A lunar eclipse, the shortened days and long nights of late October, a brewing storm, a boat house that rests
three-quarters of the way over the murky waters of the bay—even a team of rational scientists could not help but feel that there was something decidedly haunted about the Boat House.

“It is an odd thing, but every one who disappears is said to be seen in San Francisco. It must be a delightful city, and possess all the attractions of the next world.” —OSCAR WILDE

BIZARRE HAPPENINGS IN PORTLAND
AS TOLD BY ALIX BENEDICT

A friend of mine had purchased a house in Portland, Oregon, and was just completing a rather extensive renovation. One of the men who was working on the house was also staying there, despite the raw conditions. Throughout the period of time he was living there, he had numerous strange experiences. Doors slammed and then creaked open, and he had a constant feeling of being watched. The wires that had been rigged into light sockets and outlets were ripped clean, over and over. Painters reported open cans of
paint had been turned upside down without a drop spilled, only for paint to go all over the floor when they attempted to move the can. My friend, the owner, had purchased a set of spiral stairs from an auction. The metal stairs had once been in the local jailhouse and were used by prisoners. Later, the man living in the house said that nothing happened until after they had installed the stairs.

When the renovation was nearly complete, I was hired to clean up and put the finishing touches on the place. One evening, I was at the house, working late. The owner was upstairs asleep, and I was in the basement with my headphones on. It was pretty late, at least 10 or 11
P.M.
I had repeatedly felt something like a crawling sensation in my hair, but attributed it to spiders or dust, as the house was still in a bit of disarray. But then I felt and saw something that I knew was no spider! I was working in front of a bank of windows, cleaning them and scraping away the paint that had gotten on to the glass. As it was light inside but dark outside, the windows were a bit like a mirror. I felt something like a tug on a piece of my hair, and I looked at my reflection in the window. I actually saw a piece of my hair move up and away from my head, as if someone were standing behind me and pulling at it. I was dumbstruck and actually
froze with shock. I stood there for what felt like several minutes, but was probably just a few seconds, and then promptly bolted upstairs and woke up the owner. I have lived in a few haunted places, but watching my hair move of its own accord was decidedly unnerving.

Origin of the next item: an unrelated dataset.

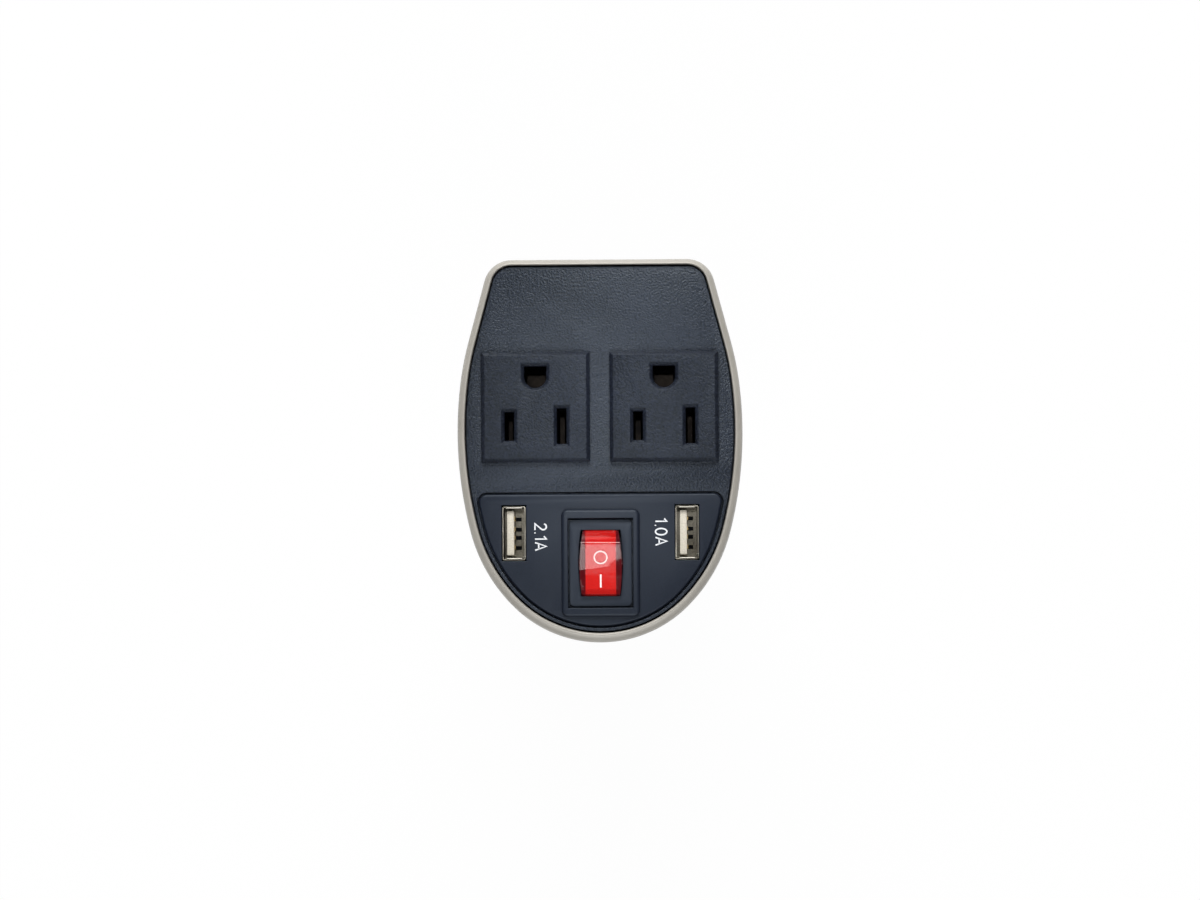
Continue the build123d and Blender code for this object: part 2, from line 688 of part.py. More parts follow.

The owner and I did some historical research on the place and discovered that two people had died there in the past. One was a little old lady, who died of natural causes. The other was a local sheriff, who shot and killed himself in the house. We all came to suspect he was our ghost, especially because the stairs from the county jail seemed to trigger the start of all of the spooky and strange activity.

“Then away out in the woods I heard that kind of a sound that a ghost makes when it wants to tell about something that's on its mind and can't make itself understood, and so can't rest easy in its grave, and has to go about that way every night grieving.” —MARK TWAIN

THE FLYING DUTCHMAN

A seventeenth-century Dutch merchant vessel,
The Flying Dutchman
, and her phantoms are legendary. The ship ran into trouble around the dangerous Cape of Good Hope in South Africa. Accounts of what exactly happened vary: some say Captain Hendrick van der Decken refused to seek shelter in the harbor, others say it was impossible to do so because of the weather. Regardless,
The Flying Dutchman
sank, but it hardly disappeared. Since the 1800s there have been sightings of a phantom ship that will sometimes pull alongside other ships, but the ghost ship is most often seen from the lighthouse point. Among the witnesses over the years were England's King George V and several famous authors.